Aim
Quote, with no changes, the lines that run from the top of the material to the line with "back_leg_y = 2; // [2:0.5:25]", both included.

** start Given information **

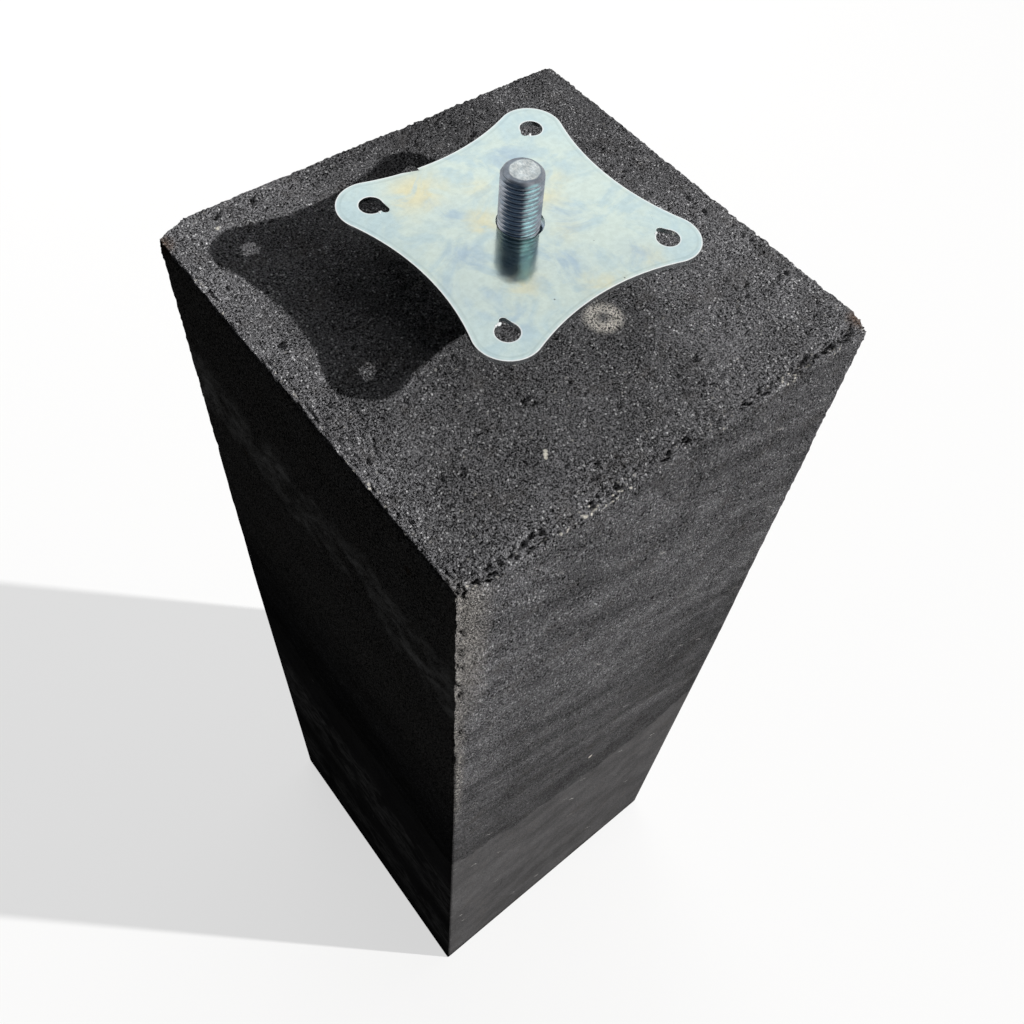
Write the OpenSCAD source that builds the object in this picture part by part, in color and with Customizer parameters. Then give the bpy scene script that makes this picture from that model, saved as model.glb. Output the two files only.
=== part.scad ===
// Concrete deck pier block with a cast-in stud, an adjusting nut and a head plate.
// The origin is the middle of the block's underside, with Z up, in millimetres.
// Seen from the corner at -X -Y: that corner is the front one, -X +Y is the left one,
// +X -Y is the right one and +X +Y is the back one.

/* [Block] */
// Width of each side of the square block
block_w = 200; // [150:1:300]
// Height of the block
block_h = 600; // [300:5:800]
// Bevel along the four top edges
edge_bevel = 1.5; // [0.5:0.25:4]

/* [Corner chamfers] */
// Depth below the top at which the corner chamfers die out
corner_drop = 280; // [100:5:295]
// Front corner, chamfer leg along X
front_leg_x = 10; // [3:0.5:25]
// Front corner, chamfer leg along Y
front_leg_y = 5; // [3:0.5:25]
// Left corner, chamfer leg along X
left_leg_x = 16; // [3:0.5:25]
// Left corner, chamfer leg along Y
left_leg_y = 6; // [3:0.5:25]
// Right corner, chamfer leg along X
right_leg_x = 5; // [3:0.5:25]
// Right corner, chamfer leg along Y
right_leg_y = 14; // [3:0.5:25]
// Back corner, chamfer leg along X
back_leg_x = 5; // [2:0.5:25]
// Back corner, chamfer leg along Y
back_leg_y = 2; // [2:0.5:25]

/* [Stud] */
// Thread size of the stud, across the crests
stud_d = 16; // [12:1:20]
// Length of stud that stands above the concrete
stud_above = 52; // [45:1:90]
// Length of stud that is cast into the concrete
stud_embed = 100; // [60:5:200]
// Bevel at each end of the stud
stud_bevel = 1.5; // [0.5:0.25:2.5]

/* [Head plate] */
// Thickness of the plate
plate_t = 2; // [1.5:0.25:6]
// Height of the plate's underside above the concrete, as it is set
plate_gap = 26; // [20:0.5:36]
// Angle that the plate is turned about the stud, as it is set
plate_turn = 2; // [-45:1:45]
// Distance between the corner holes, along each side
hole_pitch = 77; // [70:0.5:100]
// Diameter of the corner holes
hole_d = 9; // [6:0.5:12]
// Radius of the round lobe about each corner hole
lobe_r = 12.8; // [12:0.2:18]
// Distance by which each side curves in, from the line across its two lobes
side_dip = 7; // [4:0.5:9]
// Clearance all round between the stud and the plate's middle hole
stud_clear = 1; // [0.5:0.25:2]
// Share of that clearance by which the loose plate has slipped to one side
slip_share = 0.9; // [0:0.1:0.9]
// Direction of that slip
slip_angle = 13; // [0:1:359]

/* [Cutting marks on the plate] */
// Width of the slot where the cut of each corner hole started
lead_w = 3; // [1:0.25:3.5]
// Reach of the longest start slot from the middle of its hole
lead_reach = 6.4; // [5:0.2:7]
// Distance of the slot's outer wall inside the line that touches the hole
lead_inset = 0.1; // [0.05:0.05:0.5]
// Width of the nick where the cut of the outline started
nick_w = 6.5; // [2:0.5:8]
// Depth of that nick at its steep end
nick_depth = 1.4; // [0.4:0.2:2]
// Distance of the nick's steep end from the middle of its side
nick_off = 12.5; // [5:0.5:18]

/* [Adjusting nut] */
// Width of the nut across its flats
nut_flats = 24; // [22:1:30]
// Height of the nut
nut_h = 13; // [8:0.5:16]
// Clearance all round between the stud and the nut's thread
nut_clear = 0.1; // [0.05:0.05:0.2]

/* [Hidden] */
$fn = 96;
concrete_color = [0.13, 0.13, 0.135];
zinc_color = [0.78, 0.84, 0.84];
stud_color = [0.45, 0.52, 0.58];
// Overshoot of every cut past the face that it opens
over = 1;
// Angle of the nut's end bevels from its flat faces, and of the countersinks of its bore
nut_bevel_angle = 30;
// Height of the countersink at each end of the nut's bore
countersink_h = 0.8;
// Share of the width across its flats that the nut's round end faces take
nut_face_share = 0.97;

stud_r = stud_d / 2;
plate_z = block_h + plate_gap;
nut_z = plate_z - nut_h;
half_pitch = hole_pitch / 2;
// Half the width of the plate at the middle of a side
waist = half_pitch + lobe_r - side_dip;
// Radius of the curved side that runs smoothly into the lobes at its two ends
side_rise = waist - half_pitch;
side_r = (half_pitch ^ 2 + side_rise ^ 2 - lobe_r ^ 2) / (2 * (lobe_r - side_rise));
// The point where a lobe meets the curved side at +X
meet_x = half_pitch + lobe_r * (side_r + side_rise) / (side_r + lobe_r);
meet_y = half_pitch - lobe_r * half_pitch / (side_r + lobe_r);
// Each corner hole: signs of its place, direction of its start slot, share of the reach,
// and the side on which the slot runs along the hole's wall, 1 for left and -1 for right
HOLES = [[-1, 1, -90, 1, 1], [1, 1, 238, 0.7, -1], [1, -1, 123, 0.8, -1], [-1, -1, 100, 0.92, -1]];
// Each block corner: signs of its place, chamfer leg along X, chamfer leg along Y
CORNERS = [[-1, -1, front_leg_x, front_leg_y],
           [-1, 1, left_leg_x, left_leg_y],
           [1, -1, right_leg_x, right_leg_y],
           [1, 1, back_leg_x, back_leg_y]];

// Everything on the outer side of a plane through a point, towards the given direction
module beyond(point, out, size) {
    translate(point)
        rotate([0, acos(out.z / norm(out)), atan2(out.y, out.x)])
            translate([-size, -size, 0])
                cube([2 * size, 2 * size, size]);
}

// The sloping cut that chamfers one corner at the top and dies out at corner_drop
module corner_cut(corner) {
    out = [corner[0] / corner[2], corner[1] / corner[3], 1 / corner_drop];
    tip = [corner[0] * block_w / 2, corner[1] * block_w / 2, block_h - corner_drop];
    beyond(tip, out, 2 * corner_drop);
}

module concrete_block() {
    color(concrete_color)
        difference() {
            translate([-block_w / 2, -block_w / 2, 0])
                cube([block_w, block_w, block_h]);
            for (side = [0:3])
                rotate([0, 0, 90 * side])
                    beyond([block_w / 2 - edge_bevel, 0, block_h], [1, 0, 1], block_w);
            for (corner = CORNERS)
                corner_cut(corner);
            translate([0, 0, block_h - stud_embed])
                cylinder(r = stud_r, h = stud_embed + over);
        }
}

module threaded_stud() {
    bottom = block_h - stud_embed;
    top = block_h + stud_above;
    color(stud_color)
        rotate_extrude()
            polygon([[0, bottom], [stud_r - stud_bevel, bottom], [stud_r, bottom + stud_bevel],
                     [stud_r, top - stud_bevel], [stud_r - stud_bevel, top], [0, top]]);
}

// The hexagon of the nut, with its corners bevelled off at both ends
module nut_blank() {
    corner_r = nut_flats / 2 / cos(30);
    bevel_r = nut_flats / 2 * nut_face_share;
    bevel_h = (corner_r - bevel_r) * tan(nut_bevel_angle);
    intersection() {
        cylinder(r = corner_r, h = nut_h, $fn = 6);
        rotate_extrude()
            polygon([[0, 0], [bevel_r, 0], [corner_r, bevel_h],
                     [corner_r, nut_h - bevel_h], [bevel_r, nut_h], [0, nut_h]]);
    }
}

// The nut's bore, with a countersink at both ends
module nut_bore() {
    bore_r = stud_r + nut_clear;
    mouth_r = bore_r + (countersink_h + over) / tan(nut_bevel_angle);
    translate([0, 0, -over])
        cylinder(r = bore_r, h = nut_h + 2 * over);
    for (end = [0, 1])
        translate([0, 0, end * nut_h])
            mirror([0, 0, end])
                translate([0, 0, -over])
                    cylinder(r1 = mouth_r, r2 = bore_r, h = countersink_h + over);
}

module adjusting_nut() {
    color(zinc_color)
        translate([0, 0, nut_z])
            difference() {
                nut_blank();
                nut_bore();
            }
}

// The plate's outline: four round lobes joined by four sides that curve in
module plate_outline() {
    difference() {
        polygon([for (side = [0:3], sign = [-1, 1])
            [meet_x * cos(90 * side) - sign * meet_y * sin(90 * side),
             meet_x * sin(90 * side) + sign * meet_y * cos(90 * side)]]);
        for (side = [0:3])
            rotate(90 * side)
                translate([waist + side_r, 0])
                    circle(r = side_r, $fn = 360);
    }
    for (hole = HOLES)
        translate([hole[0] * half_pitch, hole[1] * half_pitch])
            circle(r = lobe_r);
}

// The slot where the cut of a corner hole started, which runs into the hole along its wall
module start_slot(hole) {
    hole_r = hole_d / 2;
    end_x = lead_reach * hole[3] - lead_w / 2;
    rotate(hole[2])
        translate([0, hole[4] * (hole_r - lead_inset - lead_w / 2), -over]) {
            translate([0, -lead_w / 2, 0])
                cube([end_x, lead_w, plate_t + 2 * over]);
            translate([end_x, 0, 0])
                cylinder(d = lead_w, h = plate_t + 2 * over);
        }
}

// Height of the curved side over the plate's middle, at a distance from the side's middle
function side_at(x) = waist + side_r - sqrt(side_r ^ 2 - x ^ 2);

// The nick where the cut of the outline started, deepest at its steep end
module start_nick() {
    far = nick_off + nick_w;
    translate([0, 0, -over])
        linear_extrude(height = plate_t + 2 * over)
            polygon([[-nick_off, side_at(nick_off) - nick_depth],
                     [-nick_off, side_at(nick_off) + over],
                     [-far, side_at(far) + over],
                     [-far, side_at(far)]]);
}

// What is cut out of the plate
module plate_cuts() {
    for (hole = HOLES)
        translate([hole[0] * half_pitch, hole[1] * half_pitch, 0]) {
            translate([0, 0, -over])
                cylinder(d = hole_d, h = plate_t + 2 * over);
            start_slot(hole);
        }
    translate([0, 0, -over])
        cylinder(r = stud_r + stud_clear, h = plate_t + 2 * over);
    start_nick();
}

module head_plate() {
    slip = stud_clear * slip_share;
    color(zinc_color)
        translate([slip * cos(slip_angle), slip * sin(slip_angle), plate_z])
            rotate([0, 0, plate_turn])
                difference() {
                    linear_extrude(height = plate_t)
                        plate_outline();
                    plate_cuts();
                }
}

concrete_block();
threaded_stud();
adjusting_nut();
head_plate();
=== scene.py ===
"""The looks of a concrete deck pier block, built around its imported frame.

Metres, Z up, origin in the middle of the block's underside. Seen from the corner at -X -Y:
that corner is the front one, -X +Y the left one, +X -Y the right one and +X +Y the back one.
"""

import math

import bmesh
import bpy
from mathutils import Matrix, Vector, noise

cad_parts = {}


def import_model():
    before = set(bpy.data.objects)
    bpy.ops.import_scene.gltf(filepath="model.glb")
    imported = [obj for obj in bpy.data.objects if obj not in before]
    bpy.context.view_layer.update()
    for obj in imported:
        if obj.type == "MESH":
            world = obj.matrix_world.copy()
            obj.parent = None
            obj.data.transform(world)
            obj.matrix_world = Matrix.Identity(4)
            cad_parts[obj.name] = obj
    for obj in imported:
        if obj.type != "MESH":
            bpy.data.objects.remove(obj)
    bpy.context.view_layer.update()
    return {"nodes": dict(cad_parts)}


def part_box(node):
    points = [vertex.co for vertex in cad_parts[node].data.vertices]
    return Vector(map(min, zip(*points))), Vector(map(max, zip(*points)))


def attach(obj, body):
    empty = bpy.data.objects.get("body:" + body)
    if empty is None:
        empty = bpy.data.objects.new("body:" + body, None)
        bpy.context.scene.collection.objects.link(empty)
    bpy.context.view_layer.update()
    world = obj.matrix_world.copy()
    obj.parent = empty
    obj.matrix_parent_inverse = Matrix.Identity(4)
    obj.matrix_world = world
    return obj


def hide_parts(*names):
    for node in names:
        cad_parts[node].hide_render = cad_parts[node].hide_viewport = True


MM = 0.001

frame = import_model()

# Sizes that the frame gives
BLOCK_LOW, BLOCK_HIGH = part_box("concrete_block")
STUD_LOW, STUD_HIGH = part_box("threaded_stud")
PLATE_LOW, PLATE_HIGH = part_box("head_plate")
HALF = BLOCK_HIGH.x
TOP = BLOCK_HIGH.z
STUD_R = STUD_HIGH.x
STUD_BOTTOM = STUD_LOW.z
STUD_TOP = STUD_HIGH.z
PLATE_TOP = PLATE_HIGH.z

# The corner chamfers of the block: signs of the corner, legs along X and Y at the top
CORNER_DROP = 280 * MM
CHAMFERS = [(-1, -1, 13 * MM, 3 * MM), (-1, 1, 16 * MM, 6 * MM),
            (1, -1, 3.5 * MM, 12 * MM), (1, 1, 5 * MM, 2 * MM)]

# The mesh of the block: cells across a side, and how much closer they lie at the arrises
CELLS = 212
CROWDING = 0.4
ARRIS_R = 0.7 * MM
WEAR_R = 6 * MM
BORE_SNAP = 0.6 * MM

# Broken-out pits in the block's top: place, radius and depth in mm
TOP_PITS = [(-76, 95, 3.5, 1.8), (-60, 95, 4, 1.8), (-35, -48, 4, 1.6), (-38, -46, 2, 1.8),
            (-32, -51, 2.5, 1.4), (-90, 22, 2.2, 1.8), (77, -96, 3, 2.4), (87, -96, 4, 2.2),
            (62, -96, 3.5, 1.6), (40, 80, 3, 1.2), (70, 30, 3, 1.2), (30, -70, 2.5, 1.2)]
# Groups of small pits just inside the top's -Y arris: middle and half length in mm
ARRIS_PITS = [(-88, 6), (-70, 8), (-37, 10), (-5, 12), (36, 11), (68, 14), (87, 8)]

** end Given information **

Problem solution
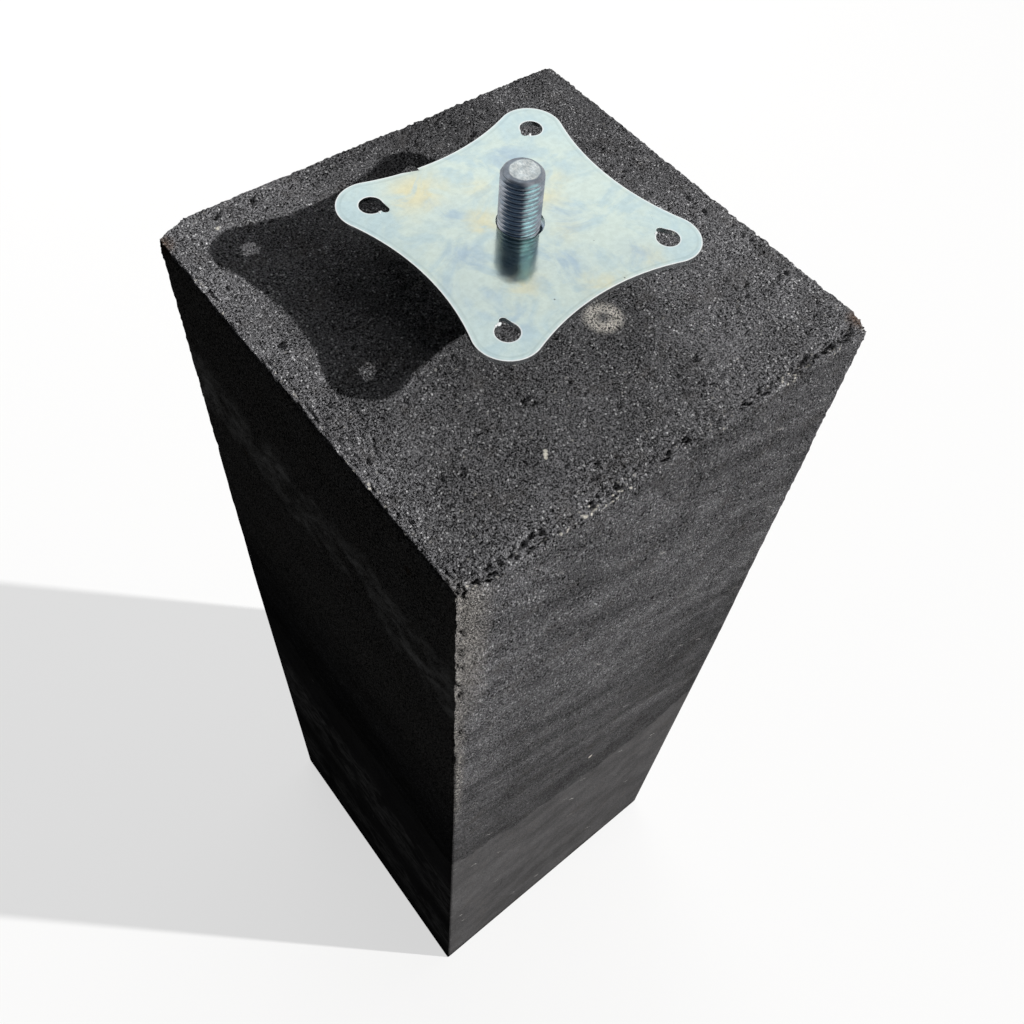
Write the OpenSCAD source that builds the object in this picture part by part, in color and with Customizer parameters. Then give the bpy scene script that makes this picture from that model, saved as model.glb. Output the two files only.
=== part.scad ===
// Concrete deck pier block with a cast-in stud, an adjusting nut and a head plate.
// The origin is the middle of the block's underside, with Z up, in millimetres.
// Seen from the corner at -X -Y: that corner is the front one, -X +Y is the left one,
// +X -Y is the right one and +X +Y is the back one.

/* [Block] */
// Width of each side of the square block
block_w = 200; // [150:1:300]
// Height of the block
block_h = 600; // [300:5:800]
// Bevel along the four top edges
edge_bevel = 1.5; // [0.5:0.25:4]

/* [Corner chamfers] */
// Depth below the top at which the corner chamfers die out
corner_drop = 280; // [100:5:295]
// Front corner, chamfer leg along X
front_leg_x = 10; // [3:0.5:25]
// Front corner, chamfer leg along Y
front_leg_y = 5; // [3:0.5:25]
// Left corner, chamfer leg along X
left_leg_x = 16; // [3:0.5:25]
// Left corner, chamfer leg along Y
left_leg_y = 6; // [3:0.5:25]
// Right corner, chamfer leg along X
right_leg_x = 5; // [3:0.5:25]
// Right corner, chamfer leg along Y
right_leg_y = 14; // [3:0.5:25]
// Back corner, chamfer leg along X
back_leg_x = 5; // [2:0.5:25]
// Back corner, chamfer leg along Y
back_leg_y = 2; // [2:0.5:25]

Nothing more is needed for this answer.